The mosque was completed on May 31, 1974. Its first to ascend the minbar of the mosque was the Egyptian Sheikh named "Mahmoud Muhammad Gharib", who carried out Islamic activities and an Islamic movement in Baghdad, which made the authorities at the time arrest Gharib and then was deported outside Iraq.

On February 23, 2006, acts of violence and vandalism caused material damage to the mosque during the US invasion of Iraq, which led to its closure. The mosque reopened in April 2007. During the Iraq War, many buildings around the mosque were in a state of neglect. The mosque survived, with large crowds of wounded and fleeing soldiers stopping by. Large crowds of visitors, including worshippers and people coming in to rest or clean themselves in the hammam was common.

In late 2020, the mosque was slightly damaged after a missile landed on it. The missile was originally a part of nine Katyusha missiles that targeted the Green Zone. No casualties were reported. On July 7, 2022, a large demonstration of contract owners from the Ministry of Electricity marched from the mosque to the Green Zone and demanded confirmation of the ministry's staff.

== Description ==
Located on a 5000 m2 site, the mosque structure includes a large luxurious mihrab and above the building is a 36 m oval dome what has a diameter of 25 m, decorated with various inscriptions. The mosque's minaret is 55 m high and has a unique octagonal shape with a diameter of 3 m, that is covered with blue tiles brought from Karbala. The outside walls include Qur'anic verses written and carved in by Hashem Muhmmad al-Baghdadi.

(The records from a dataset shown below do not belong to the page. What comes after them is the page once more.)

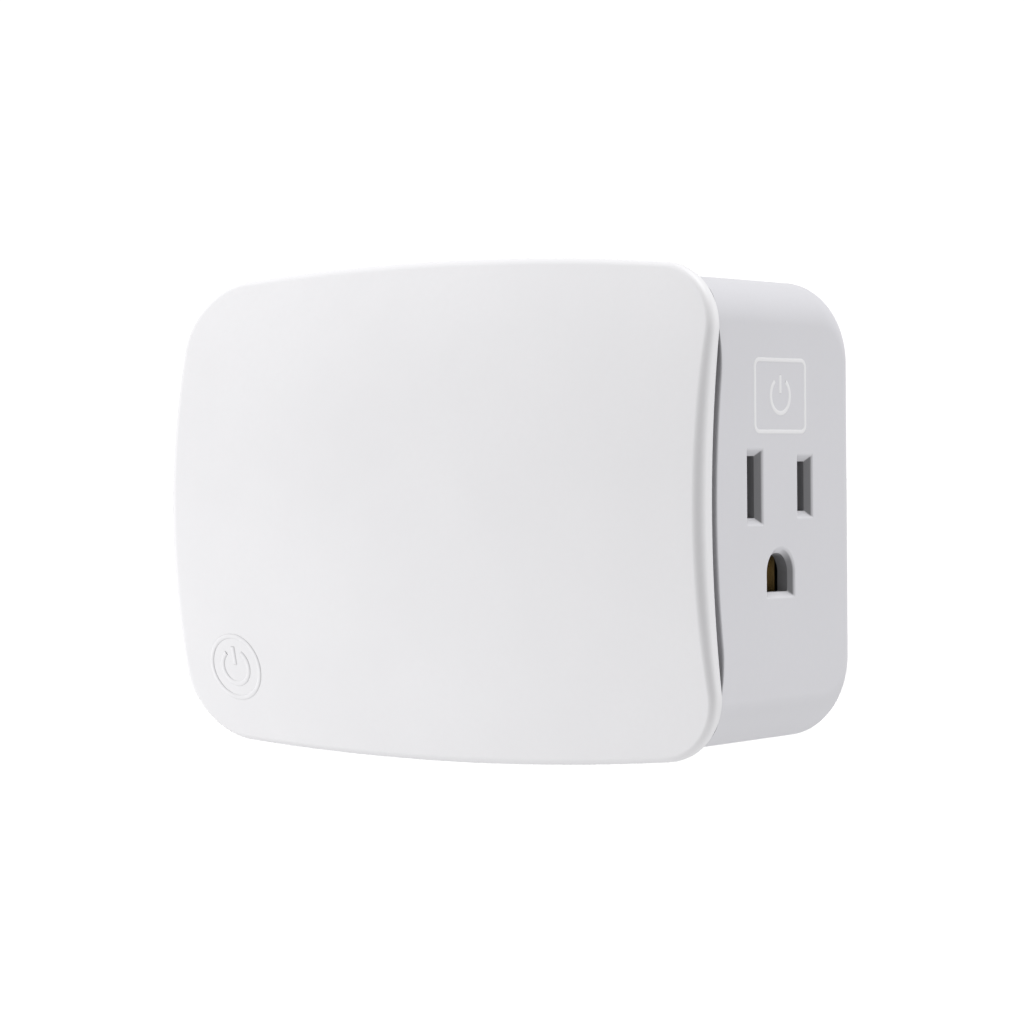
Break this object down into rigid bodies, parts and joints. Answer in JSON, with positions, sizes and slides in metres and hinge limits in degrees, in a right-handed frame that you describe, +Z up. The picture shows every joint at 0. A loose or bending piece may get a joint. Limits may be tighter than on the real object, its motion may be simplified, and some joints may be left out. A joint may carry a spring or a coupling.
{
  "type": "smart plug",
  "caption": "Plug-in smart switch with a curved white front cover over a grey housing, a grounded outlet in each side face and a grounded plug on the back.",
  "frame": {"origin": "centre of the flat back of the housing, where it meets the wall plate", "axes": "+X to the right side seen from the front, +Y into the wall along the plug's blades, +Z up"},
  "size_m": [0.0952, 0.0615, 0.0712],
  "materials": {
    "cover_white": "fine moulded satin",
    "housing_grey": "fine moulded satin",
    "button_white": "fine moulded satin",
    "light_pipe_clear": "clear polished",
    "plated_steel": "zinc plated",
    "label_stock": "blank printed film",
    "nickel_plate": "nickel plated",
    "contact_brass": "stamped",
    "black_moulding": "moulded",
    "cream_moulding": "moulded",
    "black_insulation": "extruded PVC",
    "white_insulation": "extruded PVC",
    "circuit_board": "solder mask",
    "copper_wire": "enamelled and bare copper",
    "ferrite": "pressed and sintered",
    "winding_tape": "polyester tape",
    "capacitor_sleeve": "heat-shrink sleeve",
    "film_case": "potted box",
    "varistor_coat": "dipped epoxy",
    "led_lens": "clear epoxy"
  },
  "bodies": {
    "casing": {"front_cover": "cover_white", "housing": "housing_grey", "light_pipe": "light_pipe_clear", "housing_screws": "plated_steel", "relay_yoke": "plated_steel", "relay_core": "plated_steel", "radio_shield": "plated_steel", "rating_label": "label_stock", "line_blade": "nickel_plate", "neutral_blade": "nickel_plate", "ground_pin": "nickel_plate", "ground_strap": "contact_brass", "right_line_contact": "contact_brass", "right_neutral_contact": "contact_brass", "right_ground_contact": "contact_brass", "left_line_contact": "contact_brass", "left_neutral_contact": "contact_brass", "left_ground_contact": "contact_brass", "right_outlet_block": "black_moulding", "left_outlet_block": "black_moulding", "blade_carrier": "black_moulding", "relay_base": "black_moulding", "relay_cover": "black_moulding", "bridge_rectifier": "black_moulding", "control_chips": "black_moulding", "tact_switch": "black_moulding", "relay_bobbin": "cream_moulding", "fuse": "cream_moulding", "line_lead": "black_insulation", "load_left_lead": "black_insulation", "load_right_lead": "black_insulation", "neutral_board_lead": "white_insulation", "neutral_left_lead": "white_insulation", "neutral_right_lead": "white_insulation", "main_board": "circuit_board", "radio_board": "circuit_board", "button_board": "circuit_board", "relay_winding": "copper_wire", "relay_fixed_contact": "copper_wire", "transformer_core": "ferrite", "filter_inductor": "ferrite", "transformer_winding": "winding_tape", "bulk_capacitor": "capacitor_sleeve", "output_capacitor": "capacitor_sleeve", "film_capacitor": "film_case", "varistor": "varistor_coat", "status_led": "led_lens"},
    "button": {"button_cap": "button_white"},
    "plunger": {"switch_plunger": "cream_moulding"},
    "armature": {"relay_armature": "plated_steel"},
    "card": {"relay_card": "cream_moulding"},
    "moving_contact": {"relay_moving_contact": "copper_wire"}
  },
  "joints": [
    {"name": "button_press", "type": "slide", "parent": "casing", "child": "button", "axis": [1, 0, 0], "range_m": [0, 0.0005], "stiffness_N_per_m": 400, "springref_m": -0.002},
    {"name": "plunger_press", "type": "slide", "parent": "casing", "child": "plunger", "axis": [1, 0, 0], "range_m": [0, 0.0005], "stiffness_N_per_m": 100, "springref_m": -0.002},
    {"name": "armature_swing", "type": "hinge", "parent": "casing", "child": "armature", "pos_m": [0.0039, -0.0275, -0.0208], "axis": [0, 0, 1], "range_deg": [0, 4.4], "stiffness_Nm_per_rad": 0.02, "springref_deg": -8.59},
    {"name": "card_slide", "type": "slide", "parent": "casing", "child": "card", "axis": [-1, 0, 0], "range_m": [0, 0.000825]},
    {"name": "contact_flex", "type": "hinge", "parent": "casing", "child": "moving_contact", "pos_m": [0.0096, -0.0281, -0.0208], "axis": [0, 0, 1], "range_deg": [0, 4.4], "stiffness_Nm_per_rad": 0.01, "springref_deg": -2.86}
  ],
  "couplings": [
    {"joint": "plunger_press", "follows": "button_press", "ratio": 1},
    {"joint": "armature_swing", "follows": "card_slide", "rad_per_m": 93},
    {"joint": "contact_flex", "follows": "card_slide", "rad_per_m": 93}
  ]
}
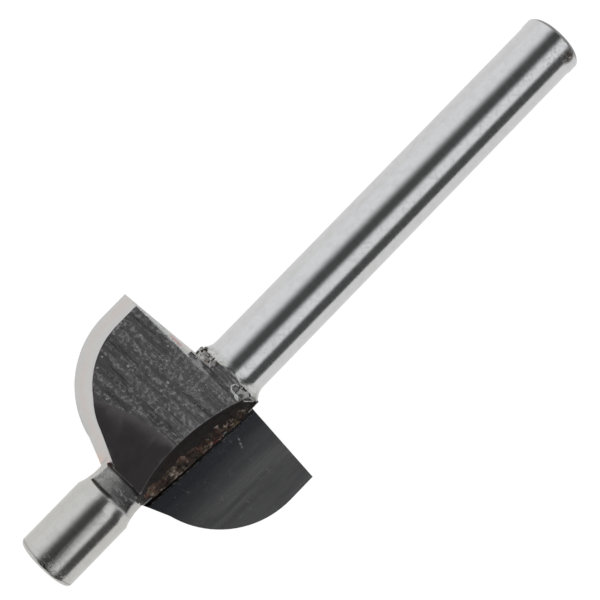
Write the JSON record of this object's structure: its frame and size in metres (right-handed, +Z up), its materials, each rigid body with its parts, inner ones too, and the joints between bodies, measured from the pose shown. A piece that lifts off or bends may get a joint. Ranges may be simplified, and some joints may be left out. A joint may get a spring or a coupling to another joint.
{
  "type": "router bit",
  "caption": "Cove-cutting router bit with a round shank, two rounded wings carrying brazed carbide tips, and a solid round pilot.",
  "frame": {"origin": "on the bit's axis, where the parallel shank begins behind the collar", "axes": "+X along the axis towards the shank's end, +Y across the left wing, +Z up with the wings lying flat"},
  "size_m": [0.0713, 0.0254, 0.007],
  "materials": {
    "steel": "ground on the shank and pilot, rough-milled and darkened on the wings",
    "carbide": "dark ground carbide",
    "braze": "rough copper and gold braze"
  },
  "bodies": {
    "root": {"bit_body": "steel", "carbide_tip_left": "carbide", "carbide_tip_right": "carbide", "braze_joint_left": "braze", "braze_joint_right": "braze"}
  },
  "joints": []
}
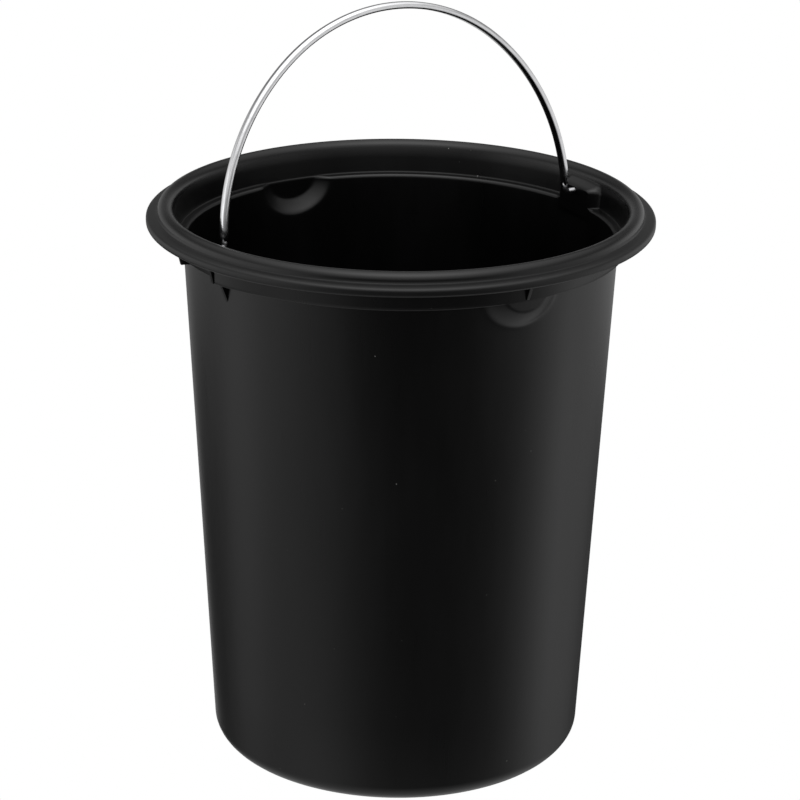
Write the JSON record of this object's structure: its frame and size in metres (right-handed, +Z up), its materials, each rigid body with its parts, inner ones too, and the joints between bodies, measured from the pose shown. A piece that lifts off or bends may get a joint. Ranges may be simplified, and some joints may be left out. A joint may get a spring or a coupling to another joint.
{
  "type": "florist bucket",
  "caption": "Tapered round moulded bucket with a flanged rim, an inner ledge, finger pockets and a hinged steel strip bail that folds down inside the collar.",
  "frame": {"origin": "centre of the foot ring on the surface that the bucket stands on", "axes": "+Z up along the bucket's axis, +X along the hinge axis of the bail, +Y towards one finger pocket"},
  "size_m": [0.22, 0.22, 0.3336],
  "materials": {
    "bucket_plastic": "black polypropylene as moulded, satin, smoother on the rim bead",
    "bail_steel": "bright plated steel strip, polished, with faint lengthwise draw lines"
  },
  "bodies": {
    "bucket_body": {"bucket": "bucket_plastic"},
    "bail_body": {"bail": "bail_steel"}
  },
  "joints": [
    {"name": "bail_hinge", "type": "hinge", "parent": "bucket_body", "child": "bail_body", "pos_m": [0, 0, 0.2405], "axis": [1, 0, 0], "range_deg": [-85.5, 98.5]}
  ]
}
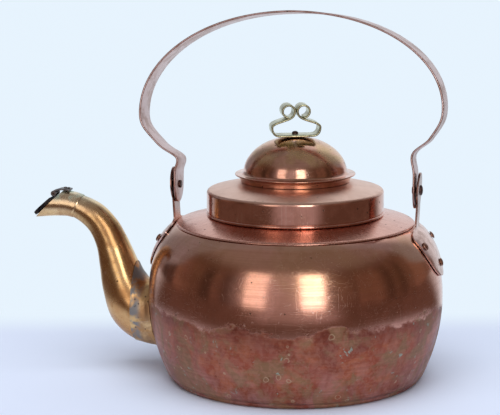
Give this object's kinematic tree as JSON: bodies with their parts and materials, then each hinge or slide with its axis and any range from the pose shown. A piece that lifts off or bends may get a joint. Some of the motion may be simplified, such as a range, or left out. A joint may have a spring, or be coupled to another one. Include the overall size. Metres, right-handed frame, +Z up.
{
  "type": "stove kettle",
  "caption": "Round-bellied copper stove kettle with a brass swan-neck spout, hinged spout flap, swinging strap handle and lift-off domed lid with a scrolled knob.",
  "frame": {"origin": "centre of the flat base, on the surface that it stands on", "axes": "+Z up; the spout points to -X and the handle's two pivots lie on a line along X; -Y is the front"},
  "size_m": [0.3435, 0.24, 0.299],
  "materials": {
    "body_copper": "polished copper with heat tarnish low down",
    "lid_copper": "polished copper, lightly pitted",
    "strap_copper": "dull worn copper",
    "tinned_copper": "tinned copper, satin",
    "spout_brass": "polished brass",
    "solder_brass": "soldered brass, satin",
    "knob_brass": "pale yellow brass",
    "dark_rivet": "darkened rivet",
    "grey_steel": "dull grey metal",
    "blackened_iron": "blackened metal"
  },
  "bodies": {
    "kettle_body": {"base_pan": "body_copper", "body_wall": "body_copper", "shoulder_plate": "body_copper", "neck_collar": "tinned_copper", "spout_collar": "solder_brass", "spout_tube": "spout_brass", "spout_nozzle": "spout_brass", "flap_bracket": "grey_steel", "bracket_rivet_1": "grey_steel", "bracket_rivet_2": "grey_steel", "flap_pin": "dark_rivet", "ear_left": "strap_copper", "ear_left_rivet_1": "strap_copper", "ear_left_rivet_2": "strap_copper", "ear_left_rivet_3": "strap_copper", "ear_right": "strap_copper", "ear_right_rivet_1": "strap_copper", "ear_right_rivet_2": "strap_copper", "ear_right_rivet_3": "strap_copper", "pivot_rivet_left": "dark_rivet", "pivot_rivet_right": "dark_rivet"},
    "handle": {"handle_strap": "strap_copper"},
    "lid": {"lid_cap": "lid_copper", "lid_dome": "lid_copper", "lid_knob": "knob_brass", "knob_rivet": "dark_rivet"},
    "flap": {"spout_flap": "blackened_iron"}
  },
  "joints": [
    {"name": "handle_swing", "type": "hinge", "parent": "kettle_body", "child": "handle", "pos_m": [0, 0, 0.1565], "axis": [1, 0, 0], "range_deg": [-108, 120]},
    {"name": "lid_lift", "type": "slide", "parent": "kettle_body", "child": "lid", "axis": [0, 0, 1], "range_m": [0, 0.065]},
    {"name": "flap_hinge", "type": "hinge", "parent": "kettle_body", "child": "flap", "pos_m": [-0.20394, 0, 0.14614], "axis": [0, 1, 0], "range_deg": [-1.5, 98]}
  ]
}
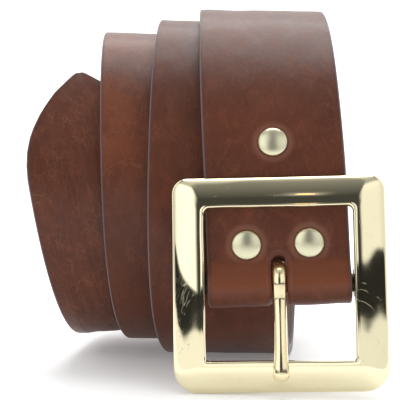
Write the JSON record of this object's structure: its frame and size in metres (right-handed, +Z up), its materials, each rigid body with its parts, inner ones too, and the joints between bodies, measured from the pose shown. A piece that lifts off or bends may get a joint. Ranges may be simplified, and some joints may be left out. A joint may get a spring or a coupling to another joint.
{
  "type": "leather belt",
  "caption": "Wide plain leather belt wound into an open coil standing on its edge turn, with a square centre-bar brass buckle hanging from a riveted fold.",
  "frame": {"origin": "on the table under the middle of the whole belt's box", "axes": "+Z up, -Y toward the viewer who faces the buckle, +X to the viewer's right along the coil's axis"},
  "size_m": [0.1344, 0.1708, 0.1449],
  "materials": {
    "strap_leather": "smooth vegetable-tanned leather, semi-matt, with dark burnished edges",
    "buckle_brass": "polished solid brass with fine handling scratches",
    "prong_brass": "polished solid brass",
    "rivet_brass": "brass-plated pressed caps, satin polish"
  },
  "bodies": {
    "coil": {"strap_coil_1": "strap_leather", "strap_coil_2": "strap_leather", "strap_coil_3": "strap_leather", "strap_coil_4": "strap_leather", "strap_coil_5": "strap_leather", "strap_coil_6": "strap_leather"},
    "buckle_end": {"strap_buckle_end": "strap_leather", "upper_rivet_front_cap": "rivet_brass", "upper_rivet_front_socket": "rivet_brass", "upper_rivet_rear_post": "rivet_brass", "upper_rivet_rear_cap": "rivet_brass", "lower_left_rivet_front_cap": "rivet_brass", "lower_left_rivet_front_socket": "rivet_brass", "lower_left_rivet_rear_post": "rivet_brass", "lower_left_rivet_rear_cap": "rivet_brass", "lower_right_rivet_front_cap": "rivet_brass", "lower_right_rivet_front_socket": "rivet_brass", "lower_right_rivet_rear_post": "rivet_brass", "lower_right_rivet_rear_cap": "rivet_brass"},
    "frame": {"buckle_frame": "buckle_brass"},
    "tongue": {"prong": "prong_brass"}
  },
  "joints": [
    {"name": "strap_flex", "type": "hinge", "parent": "coil", "child": "buckle_end", "pos_m": [0.02572, -0.05799, 0.10003], "axis": [-0.9986, -0.0117, -0.0508], "range_deg": [0, 60]},
    {"name": "frame_pivot", "type": "hinge", "parent": "buckle_end", "child": "frame", "pos_m": [0.02897, -0.06752, 0.03772], "axis": [0.9992, -0.031, 0.0271], "range_deg": [0, 50]},
    {"name": "prong_pivot", "type": "hinge", "parent": "frame", "child": "tongue", "pos_m": [0.02897, -0.06752, 0.03772], "axis": [-0.9992, 0.031, -0.0271], "range_deg": [0, 105]}
  ]
}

The mosque contains a large prayer hall that accommodates more than 1,000 worshipers, along with other rooms such as a library of Islamic and historical books. The mosque has a residence for the Imam and a large hall for holding religious events and mourning councils. It also contains a prayer room for women, a room for administration and servants, and around the sanctuary is a garden and a yard. It also includes stones and tiles with inscribed calligraphy in the Thuluth script which was done by Hashem Muhammad al-Baghdadi.